● **What you will do**
Find each line containing the string "caption" and return it.

○ ○ ○ ○ ○ ○ ○

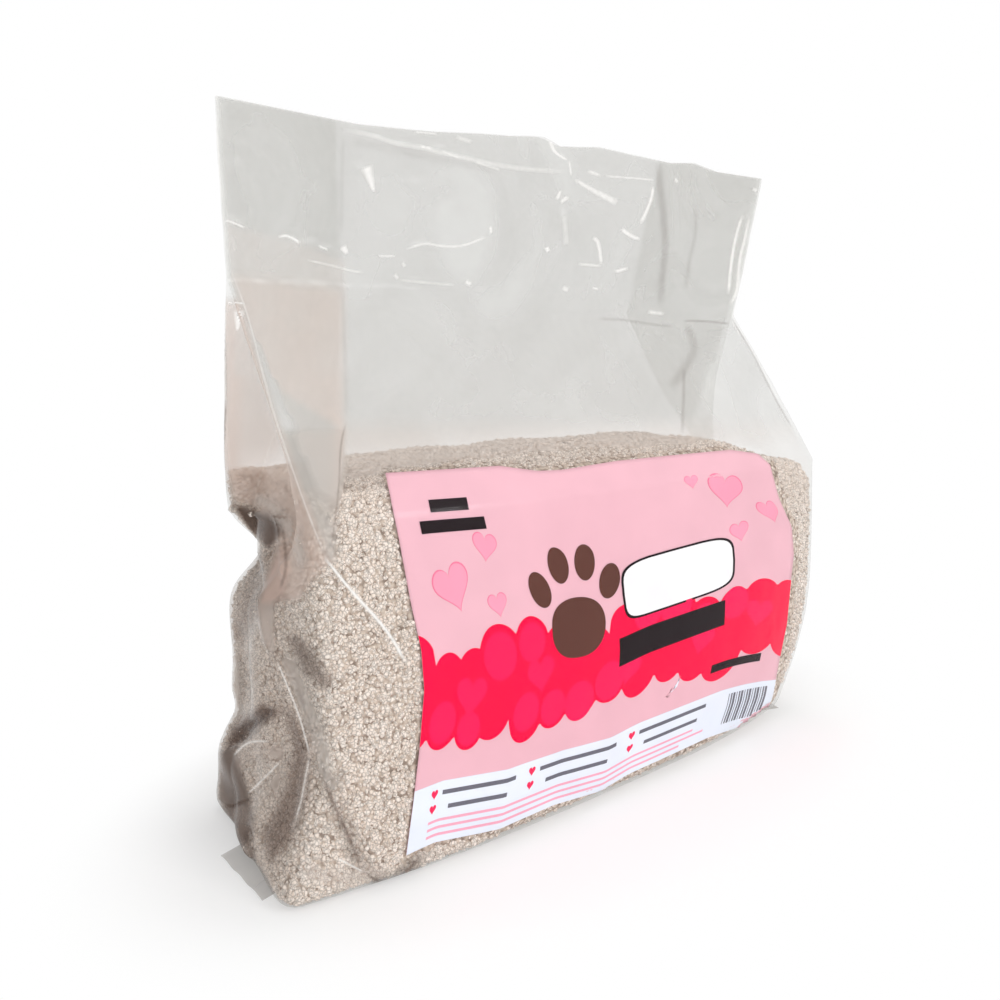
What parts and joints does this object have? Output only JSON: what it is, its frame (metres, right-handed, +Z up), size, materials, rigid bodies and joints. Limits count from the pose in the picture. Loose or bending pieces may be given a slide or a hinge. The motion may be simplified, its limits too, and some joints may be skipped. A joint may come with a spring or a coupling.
{
  "type": "cat litter bag",
  "caption": "Clear side-gusset film bag with a flat welded header, standing about half full of pale granular cat litter, with a printed pink sheet behind the front panel.",
  "frame": {"origin": "bottom centre of the bag's bounding box, on the surface that it stands on", "axes": "+X along the bag's width, towards the right as seen from the front; -Y is the printed front; +Z up"},
  "size_m": [0.3762, 0.1284, 0.3359],
  "materials": {
    "film": "clear, slightly hazy film with soft creases",
    "litter": "matte granules",
    "label": "printed paper, pink with red and white fields"
  },
  "bodies": {
    "root": {"film_bag": "film", "litter_fill": "litter", "label_sheet": "label"}
  },
  "joints": []
}
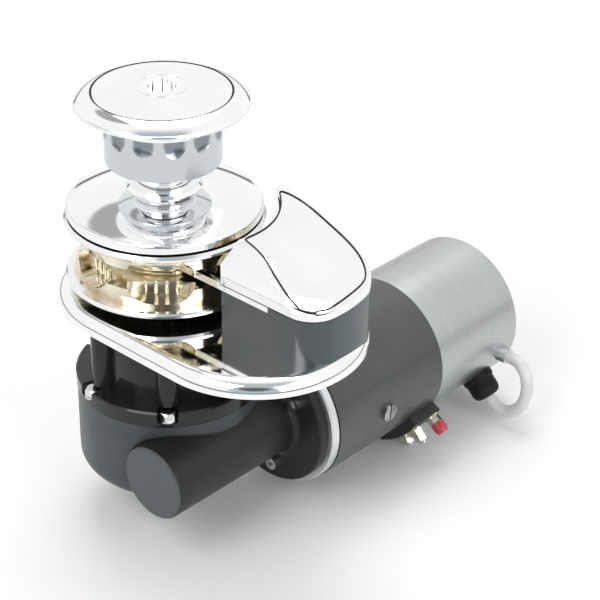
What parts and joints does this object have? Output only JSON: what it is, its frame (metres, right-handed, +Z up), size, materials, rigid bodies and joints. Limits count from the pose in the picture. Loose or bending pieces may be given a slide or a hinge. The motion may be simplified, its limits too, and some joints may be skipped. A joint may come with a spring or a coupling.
{
  "type": "vertical anchor windlass",
  "caption": "Vertical anchor windlass: rope drum over a clutched chain wheel, chain hood on a deck plate, worm gearbox and electric motor below.",
  "frame": {"origin": "the main shaft's axis where it crosses the deck face, the underside of the base plate", "axes": "+X along the base plate towards the chain hood, +Y along the worm and motor away from the gearbox, +Z up along the shaft"},
  "size_m": [0.2069, 0.308, 0.2898],
  "materials": {
    "chrome_deckwork": "polished",
    "bronze_wheel": "polished",
    "dark_casting": "satin",
    "neck_black": "gloss",
    "hood_grey": "satin",
    "motor_grey": "satin",
    "can_metal": "brushed",
    "ring_metal": "cast",
    "stainless": "satin",
    "bright_steel": "ground",
    "gear_bronze": "machined",
    "copper": "lacquered",
    "iron_core": "laminated",
    "magnet": "ground",
    "carbon": "matt",
    "insulator": "matt",
    "boot_rubber": "matt",
    "red_cap": "gloss",
    "terminal_brass": "plated",
    "hose_clear": "translucent"
  },
  "bodies": {
    "frame": {"base_plate": "chrome_deckwork", "chain_hood": "hood_grey", "hood_cap": "chrome_deckwork", "hood_screws": "stainless", "chain_stripper": "chrome_deckwork", "stripper_screws": "stainless", "deck_spacer": "neck_black", "neck_screws": "stainless", "neck_bolts": "stainless", "shaft_seal": "boot_rubber", "gearbox": "dark_casting", "upper_bearing_outer": "bright_steel", "upper_bearing_balls": "bright_steel", "lower_bearing_outer": "bright_steel", "lower_bearing_balls": "bright_steel", "worm_bearing_outer": "bright_steel", "worm_bearing_balls": "bright_steel", "motor_bearing_outer": "bright_steel", "motor_bearing_balls": "bright_steel", "worm_seal": "boot_rubber", "motor_bracket": "ring_metal", "motor_bolts": "stainless", "motor_case": "motor_grey", "motor_cover": "can_metal", "tie_bolts": "stainless", "magnets": "magnet", "brush_plate": "insulator", "brush_holders": "terminal_brass", "brushes": "carbon", "terminal_block": "insulator", "terminal_studs": "stainless", "terminal_nuts": "terminal_brass", "terminal_cap": "red_cap", "cover_screws": "stainless", "cable_boot": "boot_rubber", "hose_nipple": "ring_metal", "drain_hose": "hose_clear"},
    "main_shaft": {"main_shaft": "bright_steel", "drive_keys": "bright_steel", "worm_gear": "gear_bronze", "shaft_spacer": "bright_steel", "lower_cone": "bright_steel", "upper_cone": "bright_steel", "bell_flange": "chrome_deckwork", "rope_drum": "chrome_deckwork", "upper_bearing_inner": "bright_steel", "lower_bearing_inner": "bright_steel"},
    "chain_wheel": {"chain_wheel": "bronze_wheel"},
    "thrust_washer": {"thrust_washer": "gear_bronze"},
    "clutch_cap": {"clutch_cap": "chrome_deckwork"},
    "worm_drive": {"worm": "bright_steel", "drive_coupling": "bright_steel", "motor_shaft": "bright_steel", "armature_core": "iron_core", "armature_winding": "copper", "commutator": "copper", "worm_bearing_inner": "bright_steel", "motor_bearing_inner": "bright_steel"}
  },
  "joints": [
    {"name": "main_shaft_spin", "type": "hinge", "parent": "frame", "child": "main_shaft", "pos_m": [0, 0, 0.0365], "axis": [0, 0, 1], "continuous": true},
    {"name": "chain_wheel_slip", "type": "hinge", "parent": "main_shaft", "child": "chain_wheel", "pos_m": [0, 0, 0.0365], "axis": [0, 0, 1], "continuous": true},
    {"name": "clutch_lift", "type": "slide", "parent": "main_shaft", "child": "thrust_washer", "axis": [0, 0, 1], "range_m": [0, 0.002]},
    {"name": "clutch_cap_turn", "type": "hinge", "parent": "thrust_washer", "child": "clutch_cap", "pos_m": [0, 0, 0.13], "axis": [0, 0, 1], "range_deg": [0, 360]},
    {"name": "worm_spin", "type": "hinge", "parent": "frame", "child": "worm_drive", "pos_m": [0.043, 0, -0.0912], "axis": [0, 1, 0], "continuous": true}
  ],
  "couplings": [
    {"joint": "worm_spin", "follows": "main_shaft_spin", "ratio": -38},
    {"joint": "clutch_lift", "follows": "clutch_cap_turn", "m_per_rad": 0.00031831}
  ]
}
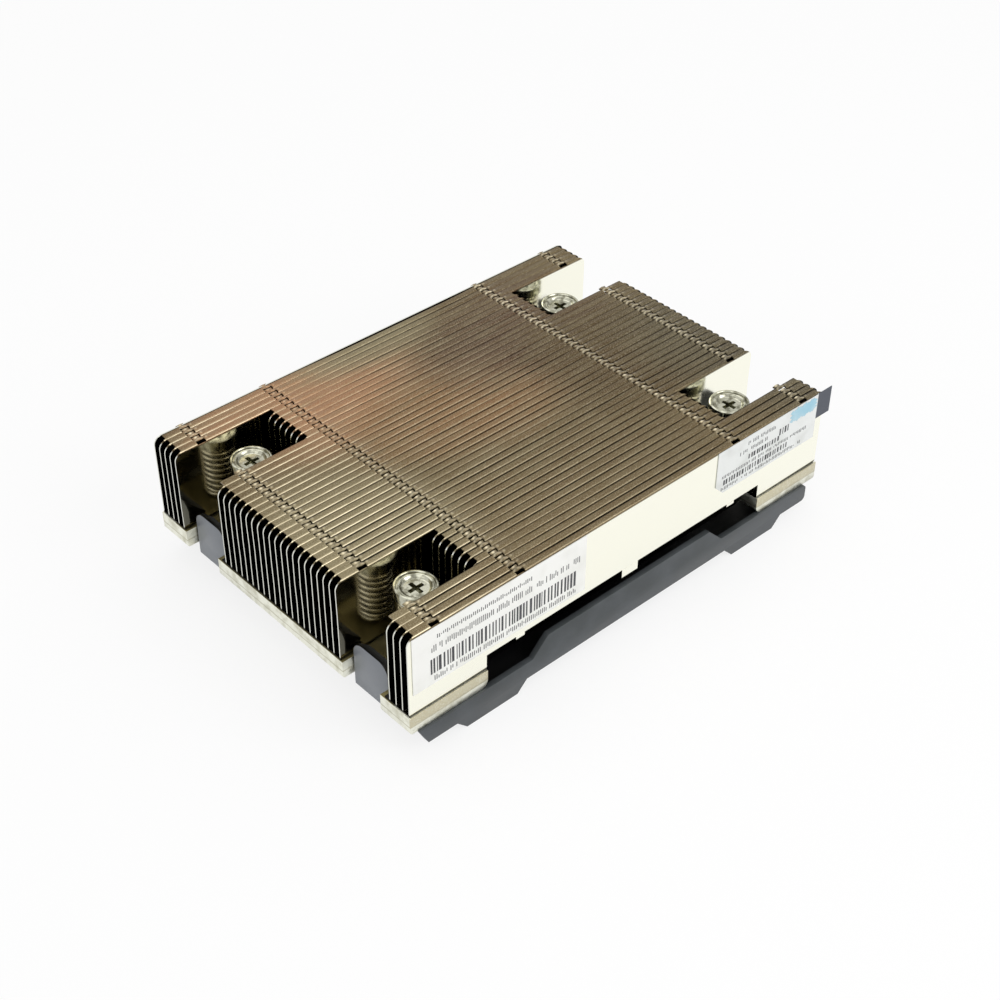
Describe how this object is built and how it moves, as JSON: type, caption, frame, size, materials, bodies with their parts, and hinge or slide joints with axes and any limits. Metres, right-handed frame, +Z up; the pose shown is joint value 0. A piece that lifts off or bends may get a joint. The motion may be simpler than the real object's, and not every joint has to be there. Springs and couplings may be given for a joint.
{
  "type": "passive server cpu heatsink",
  "caption": "Low passive heatsink: a stack of interlocked folded fins on an eared plate, with sprung screws in corner notches and a plastic cover under the contact face.",
  "frame": {"origin": "centre of the base plate's contact face, on the underside, which is also the middle of the four screws", "axes": "+X along the fins, the way the air blows through; +Y across the fin stack, away from the labelled side; +Z up from the contact face to the fins' tops"},
  "size_m": [0.1264, 0.088, 0.033],
  "materials": {
    "fin_plating": "warm grey nickel plating on folded sheet, with copper and olive clouding",
    "base_plating": "pale nickel plating with a mottled seam along the edges",
    "cover_plastic": "fine matt moulded plastic, dark blue-grey",
    "screw_plating": "bright nickel plating, turned",
    "clip_steel": "stamped spring steel",
    "spring_steel": "drawn spring wire, bright",
    "front_label_film": "white printed film, satin",
    "rear_label_film": "grey-white printed film with a dark tape end"
  },
  "bodies": {
    "root": {"fin_01": "fin_plating", "fin_02": "fin_plating", "fin_03": "fin_plating", "fin_04": "fin_plating", "fin_05": "fin_plating", "fin_06": "fin_plating", "fin_07": "fin_plating", "fin_08": "fin_plating", "fin_09": "fin_plating", "fin_10": "fin_plating", "fin_11": "fin_plating", "fin_12": "fin_plating", "fin_13": "fin_plating", "fin_14": "fin_plating", "fin_15": "fin_plating", "fin_16": "fin_plating", "fin_17": "fin_plating", "fin_18": "fin_plating", "fin_19": "fin_plating", "fin_20": "fin_plating", "fin_21": "fin_plating", "fin_22": "fin_plating", "fin_23": "fin_plating", "fin_24": "fin_plating", "fin_25": "fin_plating", "fin_26": "fin_plating", "fin_27": "fin_plating", "fin_28": "fin_plating", "fin_29": "fin_plating", "fin_30": "fin_plating", "fin_31": "fin_plating", "fin_32": "fin_plating", "fin_33": "fin_plating", "fin_34": "fin_plating", "fin_35": "fin_plating", "fin_36": "fin_plating", "fin_37": "fin_plating", "fin_38": "fin_plating", "fin_39": "fin_plating", "fin_40": "fin_plating", "fin_41": "fin_plating", "fin_42": "fin_plating", "fin_43": "fin_plating", "fin_44": "fin_plating", "base_plate": "base_plating", "protective_cover": "cover_plastic", "front_label": "front_label_film", "rear_label": "rear_label_film", "spring_1": "spring_steel", "spring_2": "spring_steel", "spring_3": "spring_steel", "spring_4": "spring_steel"},
    "press_1": {"retaining_clip_1": "clip_steel"},
    "turn_1": {"captive_screw_1": "screw_plating"},
    "press_2": {"retaining_clip_2": "clip_steel"},
    "turn_2": {"captive_screw_2": "screw_plating"},
    "press_3": {"retaining_clip_3": "clip_steel"},
    "turn_3": {"captive_screw_3": "screw_plating"},
    "press_4": {"retaining_clip_4": "clip_steel"},
    "turn_4": {"captive_screw_4": "screw_plating"}
  },
  "joints": [
    {"name": "screw_press_1", "type": "slide", "parent": "root", "child": "press_1", "axis": [0, 0, -1], "range_m": [0, 0.0035], "stiffness_N_per_m": 12000, "springref_m": -0.002, "deforming": ["spring_1"]},
    {"name": "screw_turn_1", "type": "hinge", "parent": "press_1", "child": "turn_1", "pos_m": [-0.047, 0.028, 0], "axis": [0, 0, 1], "continuous": true},
    {"name": "screw_press_2", "type": "slide", "parent": "root", "child": "press_2", "axis": [0, 0, -1], "range_m": [0, 0.0035], "stiffness_N_per_m": 12000, "springref_m": -0.002, "deforming": ["spring_2"]},
    {"name": "screw_turn_2", "type": "hinge", "parent": "press_2", "child": "turn_2", "pos_m": [-0.047, -0.028, 0], "axis": [0, 0, 1], "continuous": true},
    {"name": "screw_press_3", "type": "slide", "parent": "root", "child": "press_3", "axis": [0, 0, -1], "range_m": [0, 0.0035], "stiffness_N_per_m": 12000, "springref_m": -0.002, "deforming": ["spring_3"]},
    {"name": "screw_turn_3", "type": "hinge", "parent": "press_3", "child": "turn_3", "pos_m": [0.047, 0.028, 0], "axis": [0, 0, 1], "continuous": true},
    {"name": "screw_press_4", "type": "slide", "parent": "root", "child": "press_4", "axis": [0, 0, -1], "range_m": [0, 0.0035], "stiffness_N_per_m": 12000, "springref_m": -0.002, "deforming": ["spring_4"]},
    {"name": "screw_turn_4", "type": "hinge", "parent": "press_4", "child": "turn_4", "pos_m": [0.047, -0.028, 0], "axis": [0, 0, 1], "continuous": true}
  ]
}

○ ○ ○ ○ ○ ○ ○

● **In response**
  "caption": "Clear side-gusset film bag with a flat welded header, standing about half full of pale granular cat litter, with a printed pink sheet behind the front panel.",
  "caption": "Vertical anchor windlass: rope drum over a clutched chain wheel, chain hood on a deck plate, worm gearbox and electric motor below.",
Describe how this object is built and how it moves, as JSON: type, caption, frame, size, materials, bodies with their parts, and hinge or slide joints with axes and any limits. Metres, right-handed frame, +Z up; the pose shown is joint value 0. A piece that lifts off or bends may get a joint. The motion may be simpler than the real object's, and not every joint has to be there. Springs and couplings may be given for a joint.
  "caption": "Low passive heatsink: a stack of interlocked folded fins on an eared plate, with sprung screws in corner notches and a plastic cover under the contact face.",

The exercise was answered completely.